A Fulbright Fellowship through the U.S. Department of State brought me and my wife to a small town in northern Iceland. For five months, we lived a much slower, simpler life--it was beautiful--and the lack of institutional obligations freed me to share my passion for the study of legal differences far more than I ever could as a harried professor with an extreme commute. I asked myself, why not try to reproduce this life at home?
After some years of scrimping and saving, we made the leap. In 2012, I let my Dean know that I would not be returning the following year (thanks to his generosity, I am still formally on the faculty), and I moved my books from my office in New Jersey to our home in Connecticut.

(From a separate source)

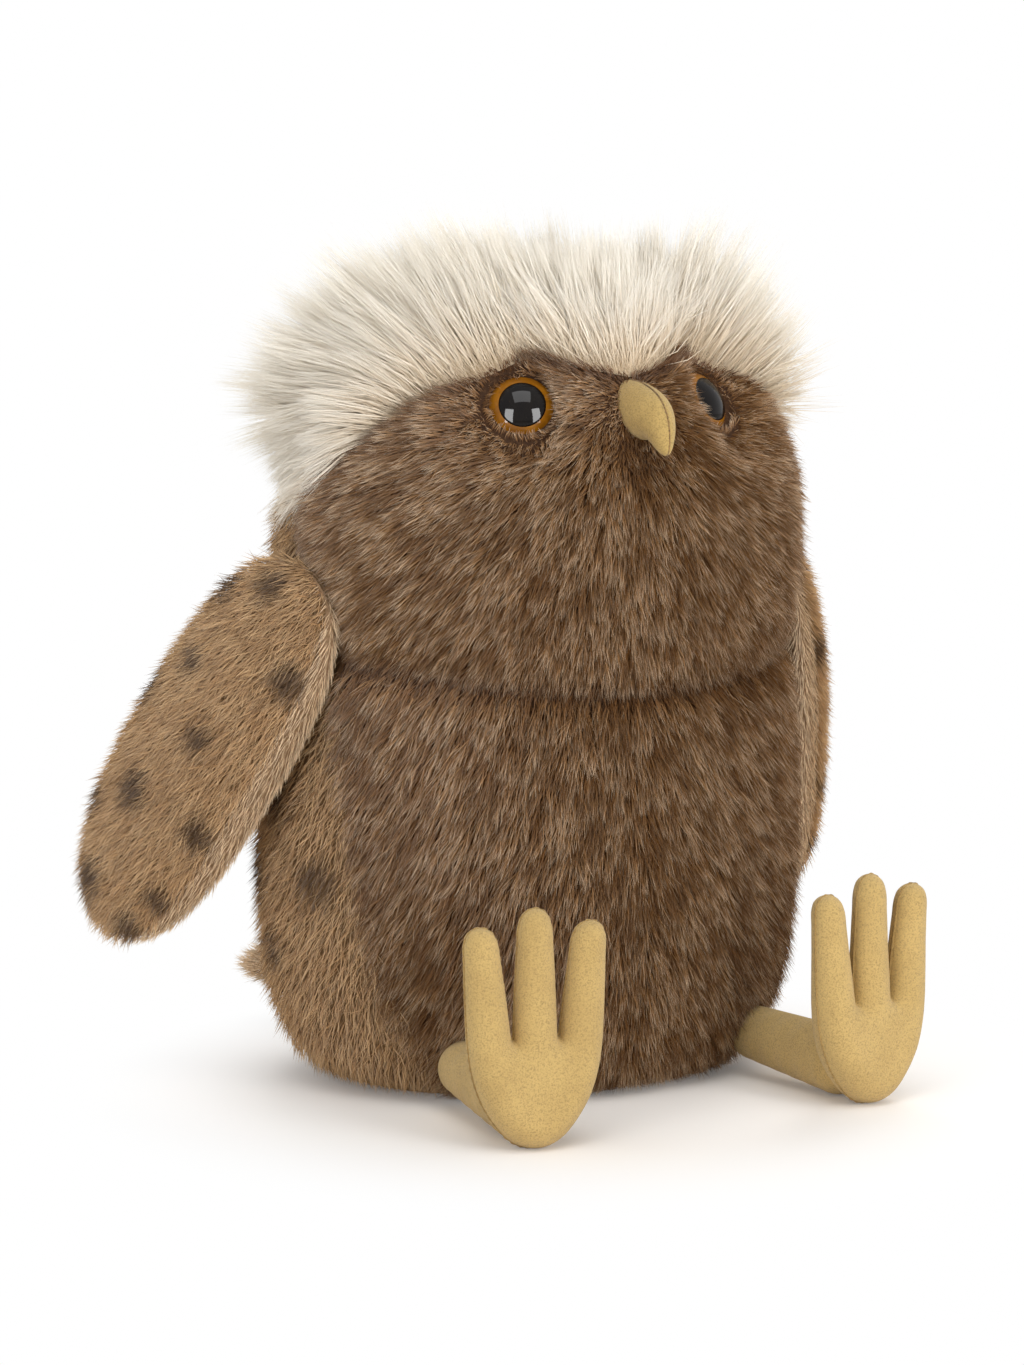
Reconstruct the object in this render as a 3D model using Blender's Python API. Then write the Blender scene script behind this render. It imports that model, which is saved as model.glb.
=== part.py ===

Now I'm starting to blog on my website, Worlds of Law (www.worldsoflaw.com). The website is a forum in which I'll be sharing my interest in law around the world and exploring issues I could only consider at a glance as a professor. I'll be telling stories, commenting on contemporary events, and musing about legal history in ways that I hope you'll find exciting even--in fact, especially--if you have no previous knowledge about law. I hope that in time my posts will lead me to the subject of my next book.
If you'd like to learn more traditional information about my academic background, please visit my faculty page at Rutgers: law.newark.rutgers.edu/our-faculty/faculty-profiles/mark-s-weiner.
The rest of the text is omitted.